Justice Ginsburg, for example, said that, if the Act does bar a service provider from giving out transcripts of stored messaging, how could a police department make lawful use of such transcripts.  The city’s lawyer, Kent L. Richland of Los Angeles, answered that the Act is “extremely technical,” and interpretations of it by lower courts are “all across the board,” so it should not be understood as a promise of digital privacy.

Justice Samuel A. Alito, Jr., said he found it “puzzling” that privacy laws, like the Act, would have no bearing on when communications were private, adding that “I am at something of a loss as to how to determine if there is a reasonable expectation of privacy” in such communications.  The federal government lawyer, Deputy Solicitor General Neal K. Katyal, responded that, since technology is “in flux,” the Court should be cautious in surrounding particular technologies with constitutional protection, freezing out the chance for various legislative responses.

Sgt. Quon’s lawyer, Dieter Dammeier of Upland, Calif., had to spend most of his time at the lectern trying to convince the Court to view the facts to support Sgt. Quon’s interpretation of a superior’s advice that texting on his pager would remain private.  The Justices kept reciting to Dammeier other variations of the facts, suggesting that, while Quon might not have his e-mails audited, they were subject to that and might have to be disclosed under public records laws.

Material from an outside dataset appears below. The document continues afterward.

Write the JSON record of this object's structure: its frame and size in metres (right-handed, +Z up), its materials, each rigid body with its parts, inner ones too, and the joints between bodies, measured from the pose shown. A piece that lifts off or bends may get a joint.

When Justice Stephen G. Breyer pressed Dammeier to recite what alternative ways a government agency might have to make sure government-supplied electronic devices were not being misused, the lawyer’s several answers seemed to convince no one that they were realistic alternatives to simply examining the texts themselves.  And Justice Sonia Sotomayor suggested that “it would not seem practical” for government agencies to depend on employees themselves to monitor their own texting for abuses.

The Court is expected to decide the case before finishing the current Term in early summer.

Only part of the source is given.